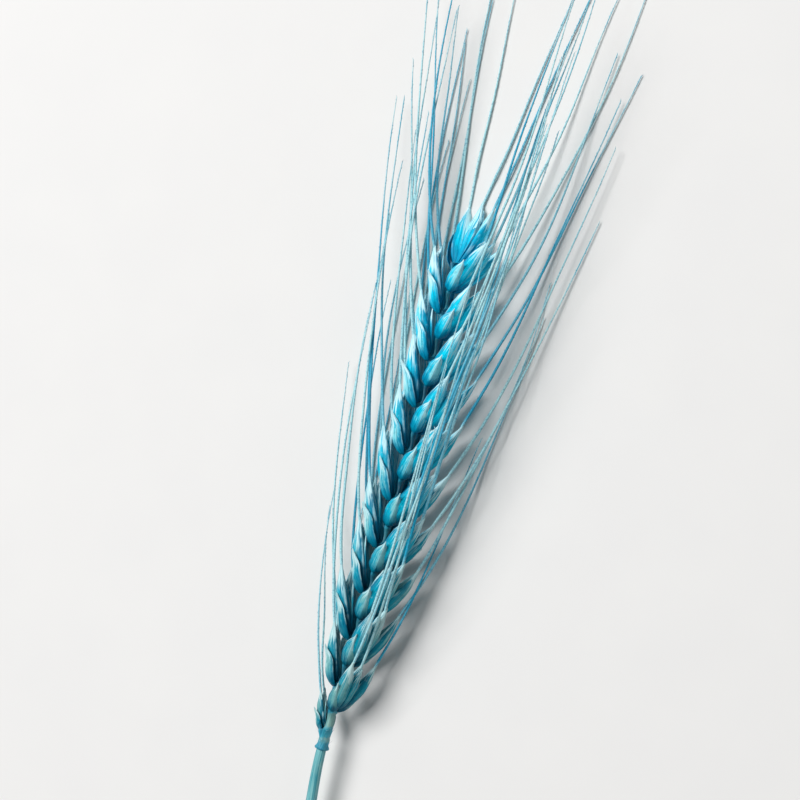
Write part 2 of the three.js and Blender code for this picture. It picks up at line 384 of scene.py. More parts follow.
# The skin runs down the outside, in over the cut, and up the bore
on_path = tube.outline(along, [(0, 0), (0.87, 1), (0.9, 1), (0.985, 0.86), (1, 0.86)], False)
skin_shares = [(0, 0), (0.006, 1), (0.87, 1), (0.88, 0.96), (0.9, 0.62), (0.98, 0.56), (1, 0)]
thick = tube.outline(along, skin_shares, False)
line = tube.add("GeometryNodeSampleCurve", {"data_type": "FLOAT"})
tube.feed(line.inputs["Curves"], tube.add("GeometryNodeMeshToCurve", Mesh=tube.seeds).outputs[0])
tube.feed(line.inputs["Factor"], on_path)
turn = around * (2 * math.pi)
swell = tube.size("Top") + (tube.size("Cut") - tube.size("Top")) * (on_path ** 0.6)
ribbed = tube.work("COSINE", turn * tube.size("Ribs")) * tube.size("Rib") + 1
unround = tube.mottle(tube.place_in(on_path * 14, 0.0, 2.0)) * 0.07 + 0.955
across = tube.out(line, "Normal")
sideways = tube.work("CROSS_PRODUCT", tube.out(line, "Tangent"), across)
spoke = across * tube.work("COSINE", turn) + sideways * tube.work("SINE", turn)
skin = tube.sheet(tube.size("Around"), tube.size("Along"))
skin_place = tube.out(line, "Position") + spoke * (swell * thick * ribbed * unround)
tube.end(tube.shape(skin, skin_place), straw_finish)
tube.grow(straw_stem)
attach(straw_stem, "root")
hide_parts("straw")


# The stalk inside the ear, with the swollen collar at its foot: a flattened zigzag stem of dry
# straw that widens up to a shelf under each spikelet. The dye has pooled at the collar and the
# shelves, whose edges carry short hairs, and left the lengths between them paler.
SPIKELETS = 20
FIRST_NODE = 2.6  # from the collar to the lowest shelf
NODE_PITCH = 4.4
BELOW_SHELF = 0.4  # share of a pitch that counts as below the next shelf
STALK_SIDES = 24
STALK_TAPER = 0.3  # share that it is slimmer at the tip
STALK_FOOT = 0.4  # share that it is stouter at the lowest shelf
COLLAR_RAGGED = 2.2  # times as uneven as the stalk
EAR_ROLL = 26  # degrees that the right row is turned up
EAR_TWIST = -13  # what the ear adds to that by its tip


def across_ear(y):
    """Out along the rows to the right, and out of the ear's face, at a height in the ear."""
    share = min(max(y / EAR_TOP, 0), 1)
    roll = math.radians(EAR_ROLL + EAR_TWIST * share)
    rows = Vector((math.cos(roll), 0, math.sin(roll)))
    face = Vector((-math.sin(roll), 0, math.cos(roll)))
    return rows, face


# Rings up the stalk: height, offset along the rows, half width and half thickness
stalk_rings = [
    (-0.85, 0, 0.6, 0.6),
    (-0.92, 0, 0.98, 0.98),
    (-0.8, 0, 1.18, 1.18),
    (-0.6, 0, 1.3, 1.3),
    (-0.35, 0, 1.24, 1.22),
    (-0.05, 0, 1.1, 1.06),
    (0.3, 0, 1.08, 0.98),
    (0.7, 0, 1.1, 0.92),
    (1.1, 0, 1.14, 0.86),
]
SHELF_RINGS = (
    (-1.2, 0.05, 0.82, 0.48),
    (-0.5, 0.2, 1.02, 0.56),
    (0, 0.3, 1.16, 0.62),
    (0.2, 0.22, 1.1, 0.6),
    (0.4, -0.2, 0.78, 0.5),
    (0.9, -0.38, 0.62, 0.42),
    (2.0, -0.3, 0.62, 0.4),
)
for number in range(SPIKELETS + 1):
    side = -1 if number % 2 == 0 else 1
    node = FIRST_NODE + number * NODE_PITCH
    slender = 1 - STALK_TAPER * number / SPIKELETS + STALK_FOOT * math.exp(-number)
    for step, out, wide, deep in SHELF_RINGS:
        if number < SPIKELETS or step < 0.5:
            stalk_rings.append((node + step, side * out, wide * slender, deep * slender))
stalk_points = []
stalk_heights = []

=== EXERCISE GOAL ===
Would you give the material above again, complete and exact?

=== WRITTEN REPLY ===
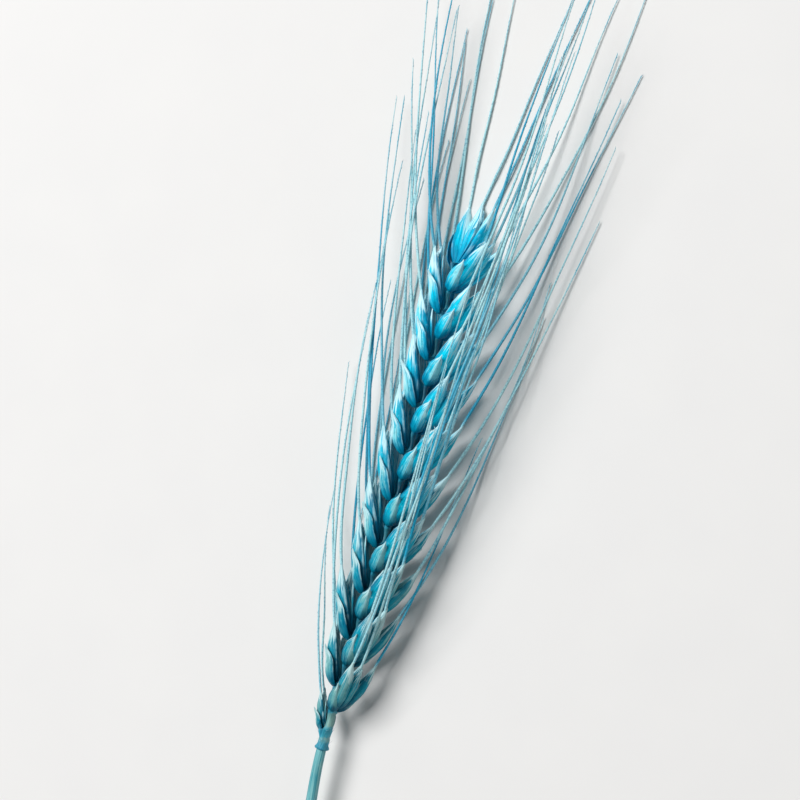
Write part 2 of the three.js and Blender code for this picture. It picks up at line 384 of scene.py. More parts follow.
# The skin runs down the outside, in over the cut, and up the bore
on_path = tube.outline(along, [(0, 0), (0.87, 1), (0.9, 1), (0.985, 0.86), (1, 0.86)], False)
skin_shares = [(0, 0), (0.006, 1), (0.87, 1), (0.88, 0.96), (0.9, 0.62), (0.98, 0.56), (1, 0)]
thick = tube.outline(along, skin_shares, False)
line = tube.add("GeometryNodeSampleCurve", {"data_type": "FLOAT"})
tube.feed(line.inputs["Curves"], tube.add("GeometryNodeMeshToCurve", Mesh=tube.seeds).outputs[0])
tube.feed(line.inputs["Factor"], on_path)
turn = around * (2 * math.pi)
swell = tube.size("Top") + (tube.size("Cut") - tube.size("Top")) * (on_path ** 0.6)
ribbed = tube.work("COSINE", turn * tube.size("Ribs")) * tube.size("Rib") + 1
unround = tube.mottle(tube.place_in(on_path * 14, 0.0, 2.0)) * 0.07 + 0.955
across = tube.out(line, "Normal")
sideways = tube.work("CROSS_PRODUCT", tube.out(line, "Tangent"), across)
spoke = across * tube.work("COSINE", turn) + sideways * tube.work("SINE", turn)
skin = tube.sheet(tube.size("Around"), tube.size("Along"))
skin_place = tube.out(line, "Position") + spoke * (swell * thick * ribbed * unround)
tube.end(tube.shape(skin, skin_place), straw_finish)
tube.grow(straw_stem)
attach(straw_stem, "root")
hide_parts("straw")


# The stalk inside the ear, with the swollen collar at its foot: a flattened zigzag stem of dry
# straw that widens up to a shelf under each spikelet. The dye has pooled at the collar and the
# shelves, whose edges carry short hairs, and left the lengths between them paler.
SPIKELETS = 20
FIRST_NODE = 2.6  # from the collar to the lowest shelf
NODE_PITCH = 4.4
BELOW_SHELF = 0.4  # share of a pitch that counts as below the next shelf
STALK_SIDES = 24
STALK_TAPER = 0.3  # share that it is slimmer at the tip
STALK_FOOT = 0.4  # share that it is stouter at the lowest shelf
COLLAR_RAGGED = 2.2  # times as uneven as the stalk
EAR_ROLL = 26  # degrees that the right row is turned up
EAR_TWIST = -13  # what the ear adds to that by its tip


def across_ear(y):
    """Out along the rows to the right, and out of the ear's face, at a height in the ear."""
    share = min(max(y / EAR_TOP, 0), 1)
    roll = math.radians(EAR_ROLL + EAR_TWIST * share)
    rows = Vector((math.cos(roll), 0, math.sin(roll)))
    face = Vector((-math.sin(roll), 0, math.cos(roll)))
    return rows, face


# Rings up the stalk: height, offset along the rows, half width and half thickness
stalk_rings = [
    (-0.85, 0, 0.6, 0.6),
    (-0.92, 0, 0.98, 0.98),
    (-0.8, 0, 1.18, 1.18),
    (-0.6, 0, 1.3, 1.3),
    (-0.35, 0, 1.24, 1.22),
    (-0.05, 0, 1.1, 1.06),
    (0.3, 0, 1.08, 0.98),
    (0.7, 0, 1.1, 0.92),
    (1.1, 0, 1.14, 0.86),
]
SHELF_RINGS = (
    (-1.2, 0.05, 0.82, 0.48),
    (-0.5, 0.2, 1.02, 0.56),
    (0, 0.3, 1.16, 0.62),
    (0.2, 0.22, 1.1, 0.6),
    (0.4, -0.2, 0.78, 0.5),
    (0.9, -0.38, 0.62, 0.42),
    (2.0, -0.3, 0.62, 0.4),
)
for number in range(SPIKELETS + 1):
    side = -1 if number % 2 == 0 else 1
    node = FIRST_NODE + number * NODE_PITCH
    slender = 1 - STALK_TAPER * number / SPIKELETS + STALK_FOOT * math.exp(-number)
    for step, out, wide, deep in SHELF_RINGS:
        if number < SPIKELETS or step < 0.5:
            stalk_rings.append((node + step, side * out, wide * slender, deep * slender))
stalk_points = []
stalk_heights = []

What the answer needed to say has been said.